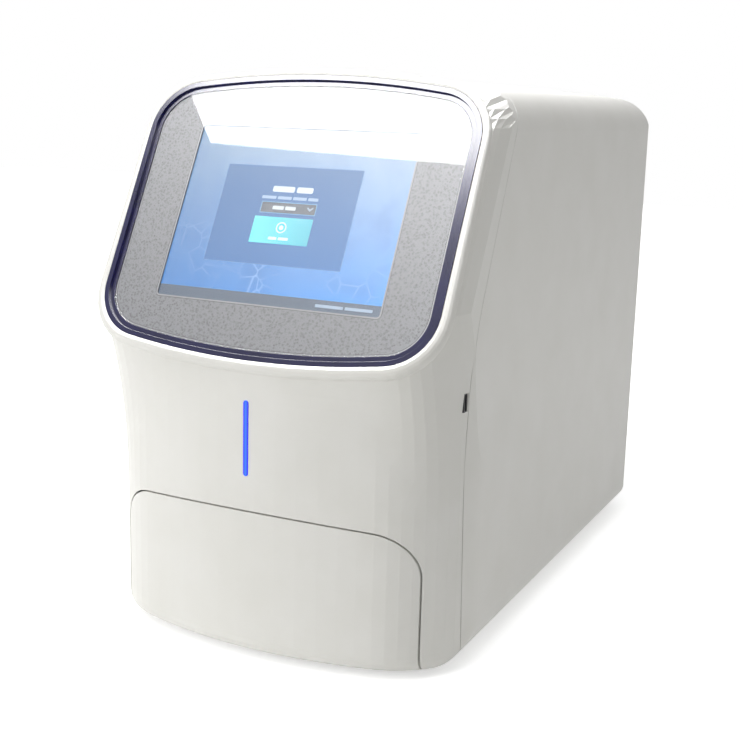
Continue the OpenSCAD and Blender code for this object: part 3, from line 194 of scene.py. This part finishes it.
# %% [markdown]
# ## Metals
# Sheet that was rolled and brushed keeps long scratches along one axis. Zinc plate is duller and
# slightly yellow, anodised aluminium is coloured through its oxide, and turned brass has the
# strongest colour of them all. Each pattern scale is the real grain in millimetres.

# %% Metals
# zinc spangle: cloudy patches on a cool grey mirror
F["frame_sheet"] = grained("zinc_plated_steel_sheet", "#a4a7a6", "#b9bbb7", 18, 0.8, 0.01, (0.35, 0.5),
                           Metallic=1.0)
# fine lines across the tray stretch its reflections
F["tray_sheet"] = grained("brushed_stainless_sheet", "#a9acae", "#b8babb", 20, 0.6, 0.008, (0.24, 0.38),
                          (0.03, 1, 1), Metallic=1.0)
# drawn steel: lines along the travel
F["slide_steel"] = grained("cold_rolled_zinc_slide", "#a6a9ab", "#bdbfc0", 20, 0.7, 0.008, (0.25, 0.4),
                           (1, 0.04, 1), Metallic=1.0)
# bright plate: small hard glints
F["fastener"] = grained("bright_zinc_screw", "#b3b5b7", "#c6c8ca", 5, 0.4, 0.01, (0.2, 0.32),
                        Metallic=1.0)
# a lathe tool leaves fine rings
F["machined"] = grained("turned_aluminium", "#b6b8ba", "#c5c7c9", 15, 0.5, 0.006, (0.22, 0.34),
                        (1, 1, 0.06), Metallic=1.0)
# die lines run along the fins
F["sink"] = grained("extruded_aluminium", "#a2a5a8", "#b2b5b7", 15, 0.5, 0.008, (0.3, 0.42),
                    (1, 0.05, 1), Metallic=1.0)
# mill finish with rolling lines
F["supply_case"] = grained("pressed_aluminium_case", "#a5a8aa", "#b4b7b8", 22, 0.6, 0.008, (0.3, 0.45),
                           (1, 0.05, 1), Metallic=1.0)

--

**EXERCISE:** Print the listing above in full, exactly as it is.

**RESULT OF THIS TASK:**
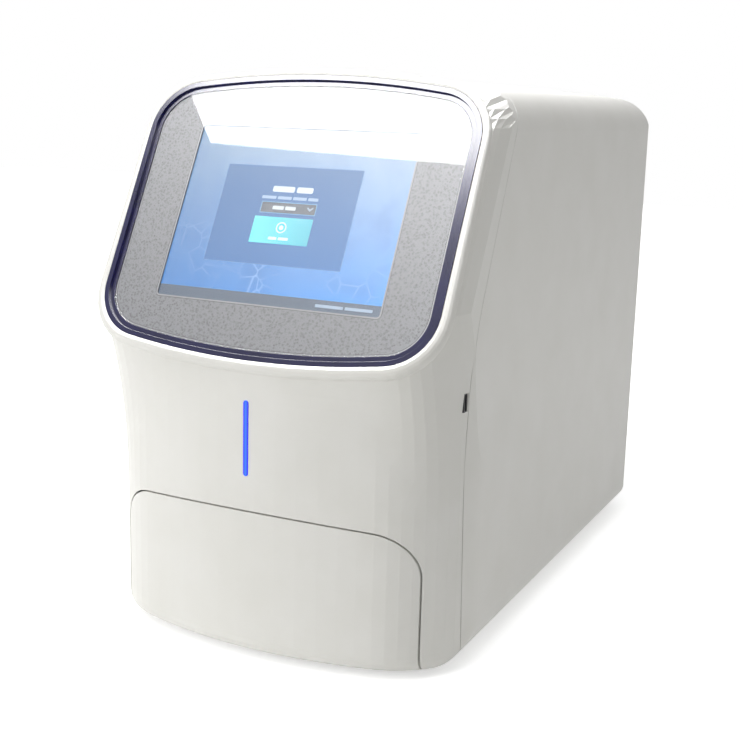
Continue the OpenSCAD and Blender code for this object: part 3, from line 194 of scene.py. This part finishes it.
# %% [markdown]
# ## Metals
# Sheet that was rolled and brushed keeps long scratches along one axis. Zinc plate is duller and
# slightly yellow, anodised aluminium is coloured through its oxide, and turned brass has the
# strongest colour of them all. Each pattern scale is the real grain in millimetres.

# %% Metals
# zinc spangle: cloudy patches on a cool grey mirror
F["frame_sheet"] = grained("zinc_plated_steel_sheet", "#a4a7a6", "#b9bbb7", 18, 0.8, 0.01, (0.35, 0.5),
                           Metallic=1.0)
# fine lines across the tray stretch its reflections
F["tray_sheet"] = grained("brushed_stainless_sheet", "#a9acae", "#b8babb", 20, 0.6, 0.008, (0.24, 0.38),
                          (0.03, 1, 1), Metallic=1.0)
# drawn steel: lines along the travel
F["slide_steel"] = grained("cold_rolled_zinc_slide", "#a6a9ab", "#bdbfc0", 20, 0.7, 0.008, (0.25, 0.4),
                           (1, 0.04, 1), Metallic=1.0)
# bright plate: small hard glints
F["fastener"] = grained("bright_zinc_screw", "#b3b5b7", "#c6c8ca", 5, 0.4, 0.01, (0.2, 0.32),
                        Metallic=1.0)
# a lathe tool leaves fine rings
F["machined"] = grained("turned_aluminium", "#b6b8ba", "#c5c7c9", 15, 0.5, 0.006, (0.22, 0.34),
                        (1, 1, 0.06), Metallic=1.0)
# die lines run along the fins
F["sink"] = grained("extruded_aluminium", "#a2a5a8", "#b2b5b7", 15, 0.5, 0.008, (0.3, 0.42),
                    (1, 0.05, 1), Metallic=1.0)
# mill finish with rolling lines
F["supply_case"] = grained("pressed_aluminium_case", "#a5a8aa", "#b4b7b8", 22, 0.6, 0.008, (0.3, 0.45),
                           (1, 0.05, 1), Metallic=1.0)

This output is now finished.